You left out #4: Become a Fundie. :)
RAFI is expensive today for the individual investor, but there's a pension? fund which might (or already has) put over a billion in it, most likely for much cheaper than the Powershares ETF.

In W. Berstein's latest website update, he says the historical outperformance after accounting for size,value,market loading isn't statistically significant, so the jury is still out on RAFI even if it were free to use it.

d said:
and there are plenty of overvalued "value" stocks out there!

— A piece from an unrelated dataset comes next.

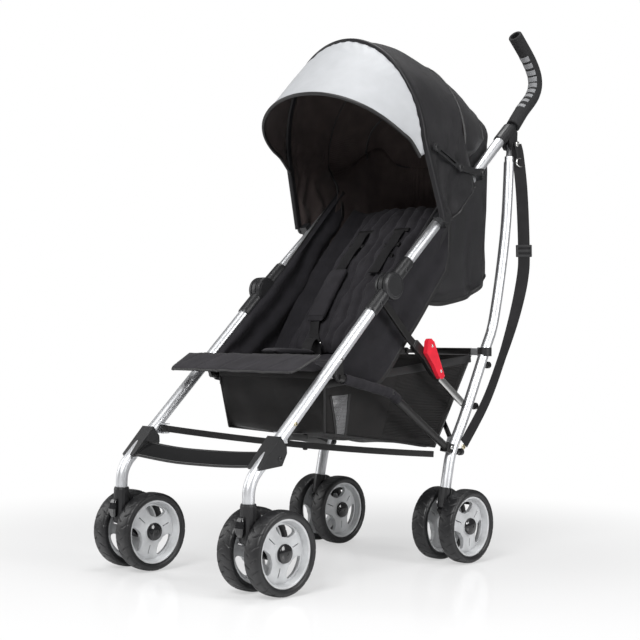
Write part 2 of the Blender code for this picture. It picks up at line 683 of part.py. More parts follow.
# Canopy

def arch(foot, spring, apex, half_foot, half_spring, legs=2, turns=10):
    """Points of a hoop from the left foot over the apex to the right foot."""
    left = []
    for k in range(legs):
        t = k / legs
        left.append(Vector((half_foot + (half_spring - half_foot) * t,
                            foot[0] + (spring[0] - foot[0]) * t, foot[1] + (spring[1] - foot[1]) * t)))
    crown = []
    for k in range(turns + 1):
        a = math.pi * k / turns
        crown.append(Vector((half_spring * math.cos(a), spring[0] + (apex[0] - spring[0]) * math.sin(a),
                             spring[1] + (apex[1] - spring[1]) * math.sin(a))))
    return left + crown + [Vector((-p.x, p.y, p.z)) for p in reversed(left)]


def canopy_bow():
    """The hoop at the front of the hood, with an eye at each foot."""
    points = arch((0.0700, 0.6560), (0.0255, 0.7980), (-0.0110, 1.0030), 0.1905, 0.1790, 3, 12)
    rings = []
    for k, p in enumerate(points):
        t = (points[min(k + 1, len(points) - 1)] - points[max(k - 1, 0)]).normalized()
        across = (Vector((0, 1, 0)) - t * t.y).normalized()
        normal = t.cross(across)
        rings.append([p + across * a + normal * b for a, b in circle(0.0032, 6)])
    eyes = [pin(Vector((s * HOOD_X, *CANOPY_PIVOT)), 0.0105, 0.0028) for s in (1, -1)]
    piece("canopy_bow", "black_plastic", [loft(rings)] + eyes, origin=at(0, CANOPY_PIVOT))


def hood_front():
    rows = [arch((0.0850, 0.6790), (0.0290, 0.7980), (-0.0076, 1.0030), 0.1870, 0.1791),
            arch((0.1080, 0.7000), (0.0720, 0.8030), (0.0480, 1.0100), 0.1850, 0.1830),
            arch((0.1300, 0.7240), (0.1120, 0.8080), (0.0960, 1.0020), 0.1830, 0.1810),
            arch((0.1460, 0.7400), (0.1460, 0.8080), (0.1460, 0.9880), 0.1815, 0.1805)]
    cloth("hood_front", rows, origin=at(0, CANOPY_PIVOT))


def hood_station(y_top, half, z_top, foot):
    """One hoop of the rear hood: it turns in over the tube, then hangs inside it."""
    knee_z = tube_height(y_top) + 0.0290
    spring_z = max(knee_z + 0.014, 0.8080)
    knee = Vector((min(0.1500, half), y_top - 0.002, knee_z))
    low = Vector((min(0.1430, half), foot[0], foot[1]))
    spring = Vector((half, y_top, spring_z))
    middle = low.lerp(knee, 0.5) - Vector((0.5 * (knee.x - low.x), 0, 0))
    left = [low, middle, knee, knee.lerp(spring, 0.5)]
    crown = []
    for k in range(9):
        a = math.pi * k / 8
        crown.append(Vector((half * math.cos(a), y_top, spring_z + (z_top - spring_z) * math.sin(a))))
    return left + crown + [Vector((-p.x, p.y, p.z)) for p in reversed(left)]


def hood_rear():
    rows = [hood_station(0.1472, 0.1815, 0.9880, (0.0840, 0.4960)),
            hood_station(0.1920, 0.1740, 0.9700, (0.1340, 0.4960)),
            hood_station(0.2400, 0.1560, 0.9330, (0.2180, 0.5160)),
            hood_station(0.2760, 0.1420, 0.8950, (0.2690, 0.5480)),
            hood_station(0.2950, 0.1180, 0.8650, (0.2900, 0.5700)),
            hood_station(0.3000, 0.0650, 0.8500, (0.2960, 0.5780)),
            hood_station(0.3010, 0.0000, 0.8450, (0.2970, 0.5800))]
    cloth("hood_rear", rows)


def visor():
    """The peak in front of the bow, sprung up at its middle."""
    rows = []
    for k in range(5):
        t = k / 4
        reach = 0.118 * t
        rows.append(arch((0.0295 - 0.35 * reach, 0.7720 - 0.10 * reach),
                         (0.0216 - 0.45 * reach, 0.7980 - 0.05 * reach),
                         (-0.0149 - reach, 1.0030 - 0.122 * t ** 1.25),
                         0.1790 - 0.008 * t, 0.1790 - 0.008 * t, 1, 12))
    cloth("visor", rows, origin=at(0, VISOR_PIVOT))


def canopy_stay(side):
    """The cranked stay with the slot that the bow's stud slides in."""
    x = side[1] * (HOOD_X + 0.0010)
    elbow = (0.1190, 0.7560)
    front = (0.0440, 0.7850)
    solids = [sweep([at(x, STAY_PIVOT), at(x, elbow), at(x, front)], rectangle(0.0018, 0.0062)),
              pin(at(x, STAY_PIVOT), 0.0085, 0.0020), pin(at(x, elbow), 0.0085, 0.0030),
              pin(at(x, front), 0.0080, 0.0020)]
    slot = sweep([at(x, (elbow[0] - 0.014, elbow[1] + 0.0054)), at(x, (front[0] + 0.012, front[1] - 0.0047))],
                 rectangle(0.01, 0.0022))
    piece(f"canopy_stay_{side[0]}", "black_plastic", solids, [slot], origin=at(x, STAY_PIVOT))


# Seat

def cushion(name, line, halves, thickness, channels, origin=None):
    """A padded panel along a (y, z) line: crowned across, drawn in at its edges and channelled."""
    path = smooth_path([at(0, p) for p in line], 3)
    columns = 12
    rings = []
    last = len(path) - 1
    for k, point in enumerate(path):
        t = k / last
        run = (path[min(k + 1, last)] - path[max(k - 1, 0)]).normalized()
        front = Vector((0, -run.z, run.y)) * (1 if run.y > 0 else -1)
        half = halves[0] + (halves[1] - halves[0]) * t - 0.018 * max((t - 0.85) / 0.15, 0) ** 2
        taper = min(1.0, 0.35 + 6.5 * min(t, 1 - t))
        upper, lower = [], []
        for c in range(columns + 1):
            u = -1 + 2 * c / columns
            crown = max(1 - u ** 4, 0) ** 0.5 * taper
            wave = 0.5 + 0.5 * math.cos(2 * math.pi * (channels * t + 0.35 * math.sin(math.pi * u)))
            rise = thickness * (0.30 + 0.50 * crown + 0.20 * crown * wave)
            upper.append(point + Vector((half * u, 0, 0)) + front * rise)
            lower.append(point + Vector((half * u, 0, 0)) - front * (0.0030 + 0.0020 * crown))
        rings.append(upper + lower[::-1])
    piece(name, "charcoal_cloth", [loft(rings)], origin=origin)


def calf_flap():
    """The padded flap in front of the seat, lying over the front of the tubes."""
    rings = []
    for k in range(7):
        t = k / 6
        centre = Vector((0, -0.2420 - 0.0545 * t, 0.3900 - 0.0290 * t))
        half = 0.1690 - 0.0090 * t
        edge = 1 - 0.55 * (2 * t - 1) ** 4
        upper, lower = [], []
        for c in range(17):
            u = -1 + c / 8
            crown = max(1 - u ** 6, 0) ** 0.5
            quilt = 0.0006 * math.cos(3 * math.pi * (t + 2 * u))
            lift = 0.0014 + 0.0026 * crown * edge + quilt * crown
            upper.append(centre + Vector((half * u, 0, lift)))
            lower.append(centre + Vector((half * u, 0, -0.0014 - 0.0012 * crown * edge)))
        rings.append(upper + lower[::-1])
    piece("calf_flap", "charcoal_cloth", [loft(rings)], origin=at(0, FLAP_HINGE))


def seat_wing(side):
    """The side panel of the sling, hung inside the tubes from the seat up to the hood."""
    x = side[1] * WING_X
    top = smooth_path([at(x, p) for p in ((-0.2050, 0.3690), (-0.0950, 0.4750), (0.0150, 0.5790),
                                          (0.1100, 0.6640))], 2)
    low = smooth_path([at(x, p) for p in ((-0.1830, 0.3560), (-0.0700, 0.3380), (0.0300, 0.4340),
                                          (0.1150, 0.5300))], 2)
    cloth(f"seat_wing_{side[0]}", [[a.lerp(b, s / 4) for s in range(5)] for a, b in zip(top, low)])


# Basket and straps

def basket_ring(t, inset):
    """One level of the basket, from the floor (0) to the hem (1), as a loop of eight-cornered points."""
    front = Vector((0.1240, -0.1780, 0.2536)).lerp(Vector((0.1360, -0.1930, 0.3470)), t)
    rear = Vector((0.1300, 0.1300, 0.2176)).lerp(Vector((0.1400, 0.2300, 0.3960)), t)
    corner = 0.016
    lift = inset if t == 0 else 0
    half = []
    for end, inward in ((front, 1), (rear, -1)):
        x = end.x - inset
        y = end.y + inward * inset
        points = [Vector((0, y, end.z + lift)), Vector((x - corner, y, end.z + lift)),
                  Vector((x, y + inward * corner, end.z + lift))]
        half += points if inward > 0 else points[::-1]
    other = [Vector((-p.x, p.y, p.z)) for p in half[::-1][1:-1]]
    return half + other


def basket():
    """The hung basket: a floor, four walls and an open top, its rear hem ahead of the cross bar."""
    levels = [(0, 0), (0.5, 0), (1, 0), (1, CLOTH), (0.5, CLOTH), (0, CLOTH)]
    piece("basket", "black_cloth", [loft([basket_ring(t, inset) for t, inset in levels])])


def carry_strap():
    """The carrying strap of the left frame: ring at the bracket, slider, bolt on the leg."""
    route = [(0.1789, TOP_PIVOT[0] + 0.0040, TOP_PIVOT[1] + 0.0010),
             (0.1815, 0.3420, 0.7400), (0.1815, 0.3530, 0.6200),
             (0.1815, 0.3500, 0.5600), (0.1815, 0.3230, 0.4800), (0.1815, 0.2780, 0.3900),
             (0.1815, 0.2260, 0.3050), (0.1759, 0.1640, 0.2250)]
    path = smooth_path([Vector(p) for p in route], 3)
    rows = []
    for k, p in enumerate(path):
        run = (path[min(k + 1, len(path) - 1)] - path[max(k - 1, 0)]).normalized()
        wide = run.cross(Vector((1, 0, 0))).normalized() * 0.0125
        rows.append([p - wide, p, p + wide])
    cloth("carry_strap", rows, 0.0022)


def build():
    clear_scene()
    for side in (("left", 1), ("right", -1)):
        wheel_pair("front", side, FRONT_AXLE_Y)
        wheel_pair("rear", side, REAR_AXLE_Y)
        for make in (caster_fork, swivel_lock, rear_axle_block, brake_pedal, front_leg, knuckle,
                     handle_tube, upper_bracket, grip, footrest_bracket, rear_leg, rear_bar,
                     rear_strut, floor_bar, seat_tube, side_brace, red_latch, canopy_stay, seat_wing):
            make(side)
    for make in (canopy_bow, hood_front, hood_rear, visor, calf_flap, basket, carry_strap, footrest_strap):
        make()
    cushion("backrest", BACK_LINE, (0.118, 0.098), 0.016, 9, at(0, BACK_HINGE))
    cushion("seat_pan", PAN_LINE, (0.1440, 0.1440), 0.014, 4)


build()
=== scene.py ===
import math

import bmesh
import bpy
from mathutils import Matrix, Vector, noise

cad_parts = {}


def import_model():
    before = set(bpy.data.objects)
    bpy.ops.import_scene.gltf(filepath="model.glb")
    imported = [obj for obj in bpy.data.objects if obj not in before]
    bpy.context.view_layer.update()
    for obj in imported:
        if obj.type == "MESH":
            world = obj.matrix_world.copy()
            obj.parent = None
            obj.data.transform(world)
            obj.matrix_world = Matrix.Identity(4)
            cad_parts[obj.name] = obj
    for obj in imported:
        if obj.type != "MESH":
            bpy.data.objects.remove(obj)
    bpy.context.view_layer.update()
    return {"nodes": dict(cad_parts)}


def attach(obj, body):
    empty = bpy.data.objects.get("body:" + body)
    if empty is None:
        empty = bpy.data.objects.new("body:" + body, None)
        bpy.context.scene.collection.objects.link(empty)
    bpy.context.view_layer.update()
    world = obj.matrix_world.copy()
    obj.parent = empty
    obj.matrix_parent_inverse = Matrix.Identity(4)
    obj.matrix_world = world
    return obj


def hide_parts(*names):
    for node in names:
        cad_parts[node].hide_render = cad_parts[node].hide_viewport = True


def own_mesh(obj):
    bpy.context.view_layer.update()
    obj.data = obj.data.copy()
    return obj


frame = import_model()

SIDES = (("left", 1), ("right", -1))
X_AXIS, Y_AXIS, Z_AXIS = Vector((1, 0, 0)), Vector((0, 1, 0)), Vector((0, 0, 1))
TURN = 2 * math.pi

# Sizes and places of the CAD source, in metres; pairs are (y, z)
SIDE_X = 0.165
TUBE_R = 0.0095
TYRE_R = 0.070
TYRE_HALF = 0.0166
RIM_R = 0.0565
PAIR_OFFSET = 0.0322
FRONT_AXLE = (-0.3565, 0.070)
REAR_AXLE = (0.1462, 0.070)
STEM_Y = -0.400
STEM_TOP = 0.1095
KNUCKLE = (-0.0560, 0.5200)
SLOPE_LOWER = math.radians(44.3)
SLOPE_UPPER = math.radians(42.4)
SOCKET_REACH = 0.072
HANDLE_REACH = 0.4880
GRIP_R = 0.0146
GRIP_LINE = ((0.3330, 0.8700), (0.3628, 0.9037), (0.4030, 0.9440), (0.4121, 0.9781),
             (0.3908, 1.0128), (0.3367, 1.0572))
REAR_LEG_LINE = ((0.3205, 0.8050), (0.3097, 0.6500), (0.2749, 0.4750), (0.2430, 0.4040),
                 (0.1784, 0.2781), (0.1400, 0.2130), (0.1262, 0.1650), (0.1160, 0.1080))
COLLAR = (0.2430, 0.4040)
BACK_LINE = ((-0.0430, 0.3900), (-0.0100, 0.4450), (0.0300, 0.5060), (0.0700, 0.5600),
             (0.1110, 0.6080), (0.1560, 0.6570), (0.1960, 0.6990))
PAN_LINE = ((-0.0484, 0.3870), (-0.0900, 0.3740), (-0.1300, 0.3700), (-0.1700, 0.3700),
            (-0.2100, 0.3740), (-0.2420, 0.3873))
STRAP_LINE = ((0.1789, 0.3260, 0.8300), (0.1815, 0.3420, 0.7400), (0.1815, 0.3530, 0.6200),
              (0.1815, 0.3500, 0.5600), (0.1815, 0.3230, 0.4800), (0.1815, 0.2780, 0.3900),
              (0.1815, 0.2260, 0.3050), (0.1759, 0.1640, 0.2250))
CANOPY_PIVOT = (0.0790, 0.6560)
STAY_PIVOT = (0.1930, 0.7540)
HOOD_X = 0.1900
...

I agree, and don't like the value indexes today. Maybe something like DODGX could be ok, but lately I'm liking the idea of stockpicking. Or stockpickstealing (stockpickerpicking?) where you pick a manager you agree with and use some of their stock picks, with the help of EDGAR or other websites.
 
wab said:
I said that all overvalued stocks have a larger cap than they deserve -- by definition. Which means you're getting a *relatively* bigger serving of them than they deserve when you buy a cap-weighted index.
....[snip]
So, cap-weighting gives you both more exposure to large caps (which EMH says is OK) and more exposure to dumb caps (which EMH doesn't want you to know).

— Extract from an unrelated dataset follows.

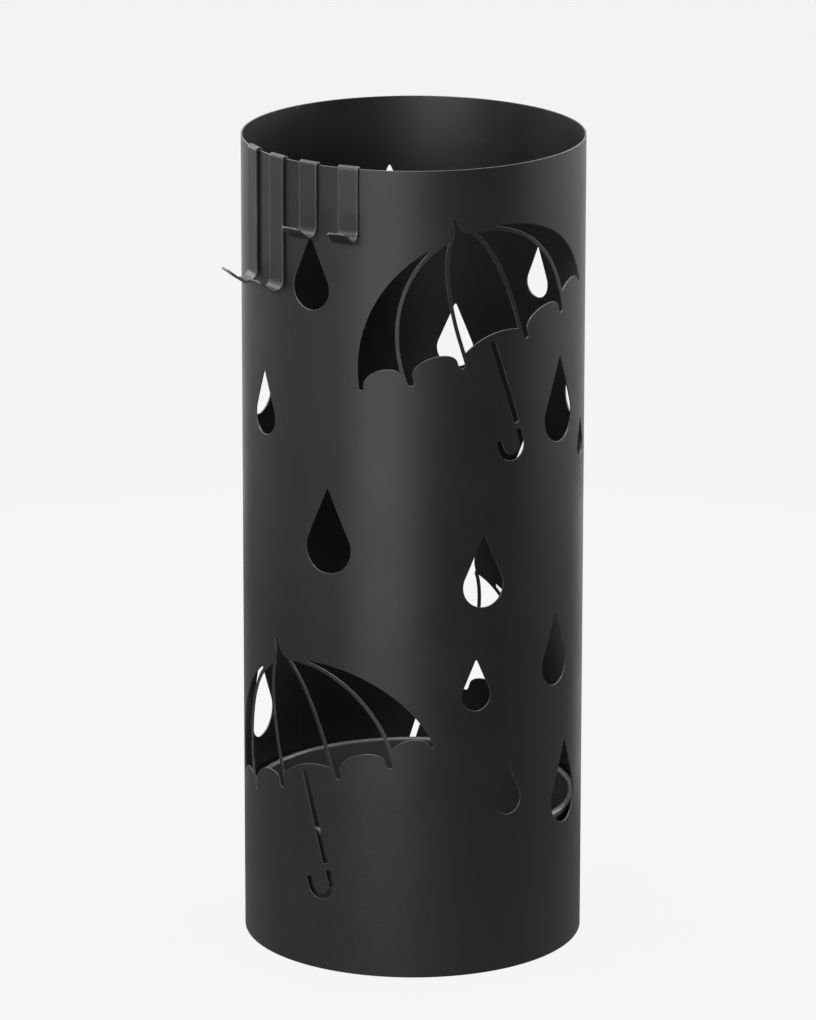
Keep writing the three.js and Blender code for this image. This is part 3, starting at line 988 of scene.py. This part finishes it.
def add_floor():
    """Pale floor, evenly bright to the camera; on to the object it glows less further away."""
    signs = ((-1, -1), (1, -1), (1, 1), (-1, 1))
    corners = [(x * FLOOR_HALF, y * FLOOR_HALF, FLOOR_HEIGHT) for x, y in signs]
    piece = new_mesh("floor", corners, [(0, 1, 2, 3)])
    nodes = Nodes("pale_floor")
    shader = nodes.shader
    nodes.feed(shader.inputs["Base Color"], nodes.patchy(nodes.noise(1.5, 2), 0.016, 0.02))
    shader.inputs["Roughness"].default_value = 0.9
    shader.inputs["Specular IOR Level"].default_value = 0
    shader.inputs["Emission Color"].default_value = WHITE
    seen = nodes.add("ShaderNodeLightPath").outputs["Is Camera Ray"]
    away = nodes.add("ShaderNodeVectorMath", operation="LENGTH")
    nodes.feed(away.inputs["Vector"], nodes.place)
    away = away.outputs["Value"]
    cast = nodes.spread(away, FLOOR_NEAR, FLOOR_FAR, NEAR_DISTANCE, FAR_DISTANCE)
    nodes.feed(shader.inputs["Emission Strength"], nodes.spread(seen, cast, FLOOR_SHOWN, 0, 1))
    piece.data.materials.append(nodes.material)


def add_light(name, width, length, radiance):
    """A soft rectangular light that the camera doesn't see; it shines along its own -Z."""
    data = bpy.data.lights.new(name, "AREA")
    data.shape = "RECTANGLE"
    data.size = width
    data.size_y = length
    data.energy = radiance * math.pi * width * length
    light = bpy.data.objects.new(name, data)
    light.visible_camera = False
    scene.collection.objects.link(light)
    return light


def add_panel(name, azimuth, distance, low, high, width, radiance):
    """An upright panel that faces the tube."""
    light = add_light(name, width, high - low, radiance)
    turn = math.radians(azimuth)
    light.location = (distance * math.sin(turn), -distance * math.cos(turn), (low + high) / 2)
    light.rotation_euler = (math.pi / 2, 0, turn)


def add_world():
    """Faint white light from all round."""
    world = bpy.data.worlds.new("studio")
    world.use_nodes = True
    shade = world.node_tree.nodes["Background"]
    shade.inputs["Color"].default_value = WHITE
    shade.inputs["Strength"].default_value = WORLD_STRENGTH
    scene.world = world


scene.view_settings.view_transform = "Standard"
add_floor()
add_world()
add_light("overhead", 2.0, 2.0, 4.8).location = (0, 0, 2.2)
for panel in PANELS:
    add_panel(*panel)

I agree with the above, but don't have a practical solution that I'd reccomend to others, with today's investment choices.
In fact, if I were to construct myself a brand new portfolio today, with no tax or transaction cost penalties, I'd probably just use VTI and VGHCX for the U.S. portion.

Or, just maybe, instead of VTI, I'd look into combining BRLIX with a little of the VG S&P completion index. If the S&P500 suffers from front running, then wouldn't the completion index benefit from it?